[Scripts that build objects]
○ ○ ○
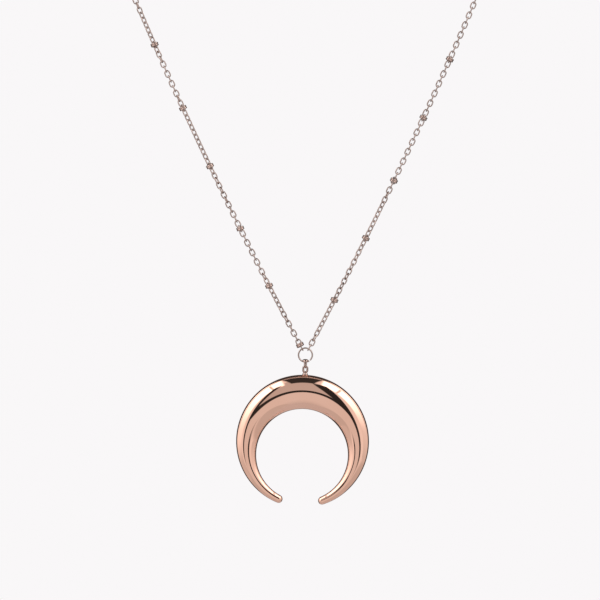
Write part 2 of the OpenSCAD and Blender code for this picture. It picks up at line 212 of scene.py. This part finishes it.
def plated_metal(name, light, deep, roughness, scratch, grain):
    """Polished plate: colour drifts between two tones, with hairline polishing marks along one direction."""
    finish = Finish(name)
    shader = finish.shader
    place = finish.add("ShaderNodeTexCoord").outputs["Object"]
    drift = finish.noise(place, Scale=90.0, Detail=3.0)
    finish.link(finish.tones(drift, deep, light), shader.inputs["Base Color"])

    stretch = finish.add("ShaderNodeMapping", {"Scale": (1.0, 1.0, 14.0), "Rotation": (0.4, 0.2, 0.9)})
    finish.link(place, stretch.inputs["Vector"])
    marks = finish.noise(stretch.outputs["Vector"], Scale=grain, Detail=4.0, Roughness=0.7)
    spread = finish.scaled(marks, low=roughness * 0.7, high=roughness * 1.4)
    finish.link(spread, shader.inputs["Roughness"])

    bump = finish.add("ShaderNodeBump", {"Strength": scratch, "Distance": 0.00001})
    finish.link(marks, bump.inputs["Height"])
    finish.link(bump.outputs["Normal"], shader.inputs["Normal"])
    shader.inputs["Metallic"].default_value = 1.0
    return finish.material


def pale_paper():
    """The floor's paper, which glows a little, as paper does between two softboxes."""
    finish = Finish("pale_floor")
    shader = finish.shader
    place = finish.add("ShaderNodeTexCoord").outputs["Object"]
    cloud = finish.noise(place, Scale=3.0, Detail=2.0)
    glow = finish.tones(cloud, (0.94, 0.925, 0.93), (0.96, 0.945, 0.95))
    finish.link(glow, shader.inputs["Emission Color"])
    shader.inputs["Emission Strength"].default_value = 0.56
    shader.inputs["Base Color"].default_value = (0.10, 0.10, 0.10, 1)
    shader.inputs["Roughness"].default_value = 0.8
    return finish.material


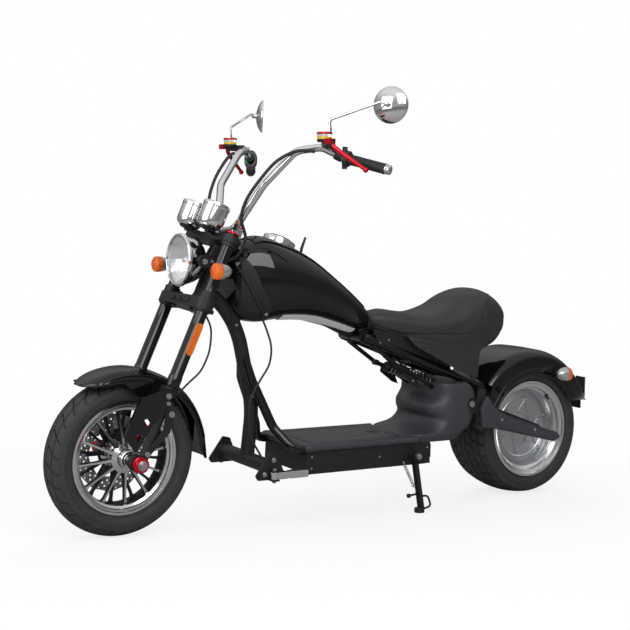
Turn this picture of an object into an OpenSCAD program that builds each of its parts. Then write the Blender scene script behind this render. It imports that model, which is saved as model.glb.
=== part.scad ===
// Electric chopper scooter, parked on its side stand.
// X points forward, Y to the rider's left, Z up; the ground is Z = 0.
// Sizes are those of the upright scooter, whose rear axle is above X = 0.
// The whole scooter then leans to the left until the stand's foot is on the ground.

/* [Stance] */
// Lean of the parked scooter onto its side stand, in degrees
lean = 4; // [3:0.5:5]
// Distance between the axles
wheelbase = 1578; // [1540:1:1620]
// Angle of the steering axis behind the vertical, in degrees
rake = 22; // [20:0.5:24]
// Height of the head point, a point on the steering axis inside the head tube
head_z = 800; // [780:1:820]
// Horizontal distance of the head point behind the front axle
head_setback = 293; // [280:1:305]

/* [Front wheel] */
// Outer radius of the front tyre
front_tyre_r = 236.5; // [232:0.5:242]
// Width of the front tyre
front_tyre_w = 120; // [110:1:130]
// Radius of the front tyre's crown across the tread
front_crown_r = 75; // [65:1:90]
// Radius of the front rim's flange
front_rim_r = 169; // [165:0.5:172]
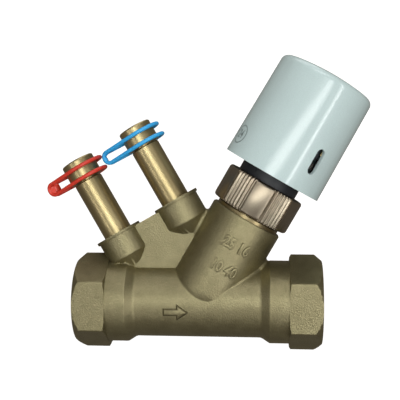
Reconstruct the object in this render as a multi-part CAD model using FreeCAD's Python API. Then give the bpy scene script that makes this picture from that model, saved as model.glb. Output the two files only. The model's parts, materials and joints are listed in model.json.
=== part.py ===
○ ○ ○
■ **EXERCISE**: Write the lines out verbatim, from the one with "Turn this picture" through the last line of the entries, and stop there.

■ **RESULT BELOW**:
Turn this picture of an object into an OpenSCAD program that builds each of its parts. Then write the Blender scene script behind this render. It imports that model, which is saved as model.glb.
=== part.scad ===
// Electric chopper scooter, parked on its side stand.
// X points forward, Y to the rider's left, Z up; the ground is Z = 0.
// Sizes are those of the upright scooter, whose rear axle is above X = 0.
// The whole scooter then leans to the left until the stand's foot is on the ground.

/* [Stance] */
// Lean of the parked scooter onto its side stand, in degrees
lean = 4; // [3:0.5:5]
// Distance between the axles
wheelbase = 1578; // [1540:1:1620]
// Angle of the steering axis behind the vertical, in degrees
rake = 22; // [20:0.5:24]
// Height of the head point, a point on the steering axis inside the head tube
head_z = 800; // [780:1:820]
// Horizontal distance of the head point behind the front axle
head_setback = 293; // [280:1:305]

/* [Front wheel] */
// Outer radius of the front tyre
front_tyre_r = 236.5; // [232:0.5:242]
// Width of the front tyre
front_tyre_w = 120; // [110:1:130]
// Radius of the front tyre's crown across the tread
front_crown_r = 75; // [65:1:90]
// Radius of the front rim's flange
front_rim_r = 169; // [165:0.5:172]
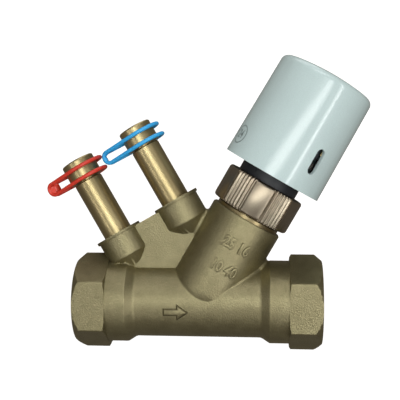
Reconstruct the object in this render as a multi-part CAD model using FreeCAD's Python API. Then give the bpy scene script that makes this picture from that model, saved as model.glb. Output the two files only. The model's parts, materials and joints are listed in model.json.
=== part.py ===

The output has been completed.